The topic of Inverse Trigonometric Functions is a crucial part of Class 12 Mathematics, and understanding it lays the foundation for advanced studies in calculus, physics, and engineering. Chapter 2 in the NCERT Mathematics textbook deals with this important concept, covering a range of exercises designed to help students master inverse trigonometric functions.

This article will explore the key concepts, exercises, and solutions for Chapter 2: Inverse Trigonometric Functions. We will also offer a detailed breakdown of the exercise problems, providing clarity and insight into the solutions.

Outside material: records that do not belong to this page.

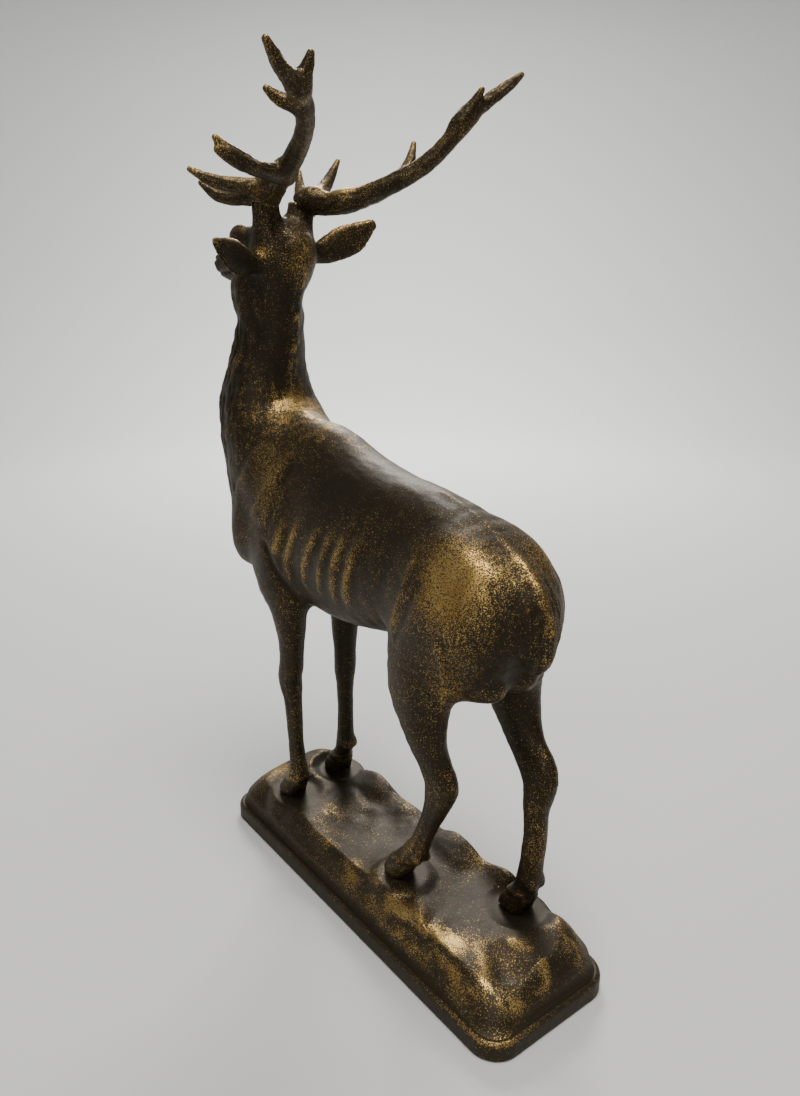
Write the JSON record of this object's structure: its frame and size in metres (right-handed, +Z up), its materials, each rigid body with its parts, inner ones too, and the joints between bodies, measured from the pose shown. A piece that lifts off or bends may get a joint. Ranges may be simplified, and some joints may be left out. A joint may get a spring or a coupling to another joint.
{
  "type": "stag figurine",
  "caption": "Cast metal stag standing on a long rocky base with a moulded plinth foot, head raised and turned a little, with branched antlers.",
  "frame": {"origin": "centre of the flat underside of the base", "axes": "+X is the way the stag faces, +Y is its left, +Z is up"},
  "size_m": [0.2785, 0.1556, 0.4205],
  "materials": {
    "base_patina": "dark bronze patina with gold rubbed over the high spots, satin",
    "stag_patina": "dark bronze patina with gold rubbed over the high spots, satin",
    "antler_patina": "dark bronze patina with gold rubbed over the high spots, satin"
  },
  "bodies": {
    "root": {"base": "base_patina", "stag": "stag_patina", "left_antler": "antler_patina", "right_antler": "antler_patina"}
  },
  "joints": []
}
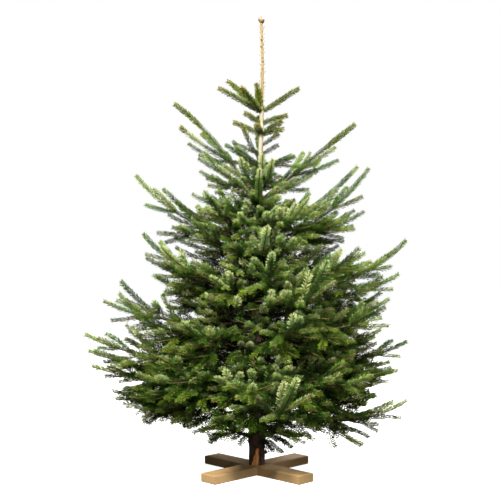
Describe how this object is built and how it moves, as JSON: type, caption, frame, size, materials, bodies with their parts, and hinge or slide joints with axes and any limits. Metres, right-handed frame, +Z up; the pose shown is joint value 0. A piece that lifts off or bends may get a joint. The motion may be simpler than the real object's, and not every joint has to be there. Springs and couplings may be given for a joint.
{
  "type": "cut christmas tree on a cross stand",
  "caption": "Cut needle-leaved evergreen about 1.9 m tall, open whorled crown and bare leader, screwed upright to a plain half-lapped timber cross.",
  "frame": {"origin": "middle of the stand's flat underside, under the trunk's flat cut", "axes": "+Z up along the trunk, +X to the right seen from the front, -Y towards the viewer in front; the cross's arms run at 45 degrees to X and Y"},
  "size_m": [1.3616, 1.1915, 1.9163],
  "materials": {
    "trunk_bark": "rough brown bark, paling to cream near the top",
    "bough_bark": "smooth grey-brown bark",
    "needles": "dark green glossy needles, silver-green beneath",
    "stand_timber": "planed pale softwood, unvarnished",
    "stand_screw": "zinc plated"
  },
  "bodies": {
    "root": {"eighth_bough_1": "bough_bark", "eighth_bough_2": "bough_bark", "eighth_bough_3": "bough_bark", "eighth_bough_4": "bough_bark", "eighth_bough_5": "bough_bark", "eighth_bough_6": "bough_bark", "eighth_foliage_1": "needles", "eighth_foliage_2": "needles", "eighth_foliage_3": "needles", "eighth_foliage_4": "needles", "eighth_foliage_5": "needles", "eighth_foliage_6": "needles", "fifth_foliage_1": "needles", "fifth_foliage_2": "needles", "fifth_foliage_3": "needles", "fifth_foliage_4": "needles", "fifth_foliage_5": "needles", "fifth_foliage_6": "needles", "fourth_foliage_1": "needles", "fourth_foliage_2": "needles", "fourth_foliage_3": "needles", "fourth_foliage_4": "needles", "fourth_foliage_5": "needles", "fourth_foliage_6": "needles", "lower_twigs": "needles", "second_whorl": "needles", "seventh_bough_1": "bough_bark", "seventh_bough_2": "bough_bark", "seventh_bough_3": "bough_bark", "seventh_bough_4": "bough_bark", "seventh_bough_5": "bough_bark", "seventh_bough_6": "bough_bark", "seventh_bough_7": "bough_bark", "seventh_foliage_1": "needles", "seventh_foliage_2": "needles", "seventh_foliage_3": "needles", "seventh_foliage_4": "needles", "seventh_foliage_5": "needles", "seventh_foliage_6": "needles", "seventh_foliage_7": "needles", "sixth_foliage_1": "needles", "sixth_foliage_2": "needles", "sixth_foliage_3": "needles", "sixth_foliage_4": "needles", "sixth_foliage_5": "needles", "sixth_foliage_6": "needles", "skirt_foliage_1": "needles", "skirt_foliage_2": "needles", "stand_lower_board": "stand_timber", "stand_screw": "stand_screw", "stand_upper_board": "stand_timber", "third_foliage_1": "needles", "third_foliage_2": "needles", "third_foliage_3": "needles", "third_foliage_4": "needles", "third_foliage_5": "needles", "third_foliage_6": "needles", "top_whorl": "needles", "trunk": "trunk_bark", "upper_twigs": "needles"}
  },
  "joints": []
}
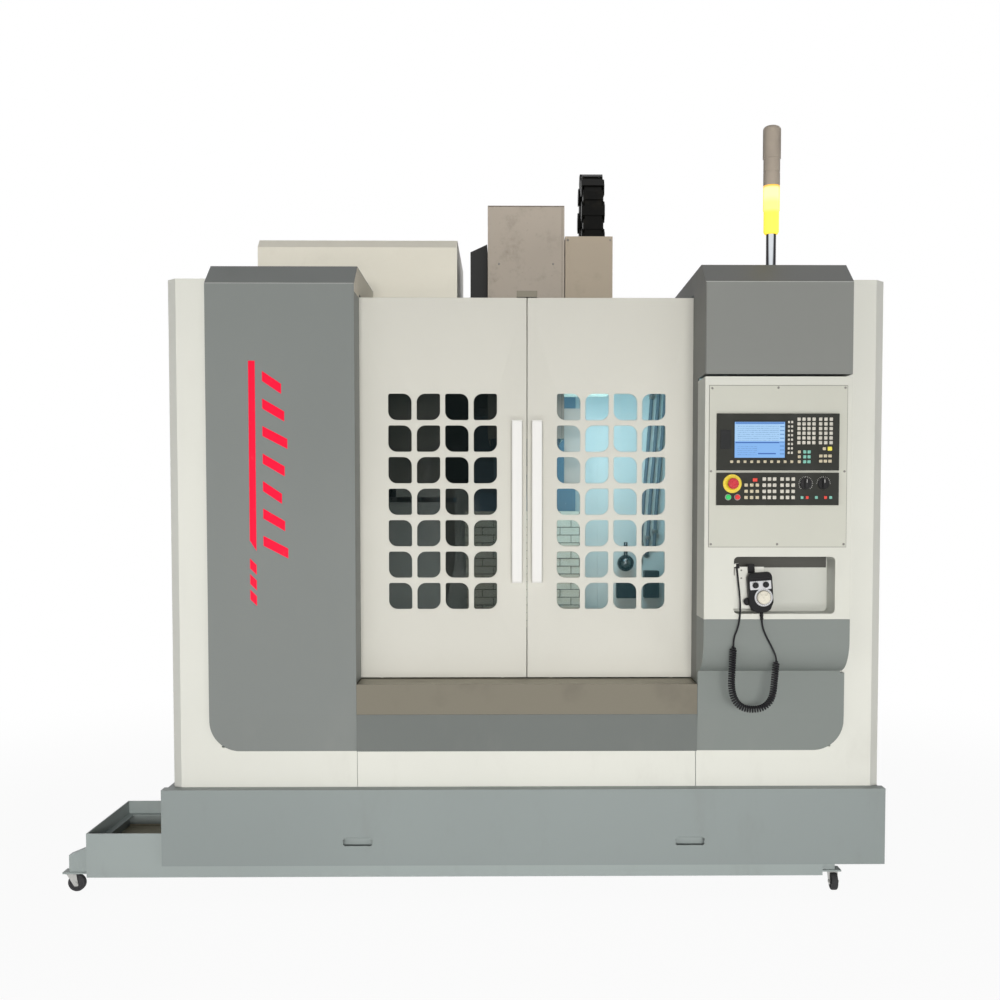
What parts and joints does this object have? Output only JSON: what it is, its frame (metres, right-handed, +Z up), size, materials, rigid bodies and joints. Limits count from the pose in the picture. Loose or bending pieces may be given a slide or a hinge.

Overview of Chapter 2: Inverse Trigonometric Functions

Inverse trigonometric functions are the inverses of the basic trigonometric functions (sine, cosine, tangent, etc.). While trigonometric functions map angles to ratios, inverse trigonometric functions do the reverse—they map ratios back to angles. This is vital in solving many complex mathematical problems.

Definition of Inverse Trigonometric Functions

If we have a trigonometric function such as sin(x), its inverse is denoted by $\sin^{-1}(x)$, which is read as "inverse sine of x" or "arcsine of x." Similarly, the inverses of the other basic trigonometric functions are:

• $\sin^{-1}(x)$ (arcsine)
• $\cos^{-1}(x)$ (arccosine)
• $\tan^{-1}(x)$ (arctangent)
• $\cot^{-1}(x)$ (arccotangent)
• $\sec^{-1}(x)$ (arcsecant)
• $\csc^{-1}(x)$ (arccosecant)

The primary goal of inverse trigonometric functions is to find the angle corresponding to a given trigonometric ratio. For example, if you know that $\sin(\theta) = \frac{1}{2}$, the inverse sine function helps you find the angle $\theta$.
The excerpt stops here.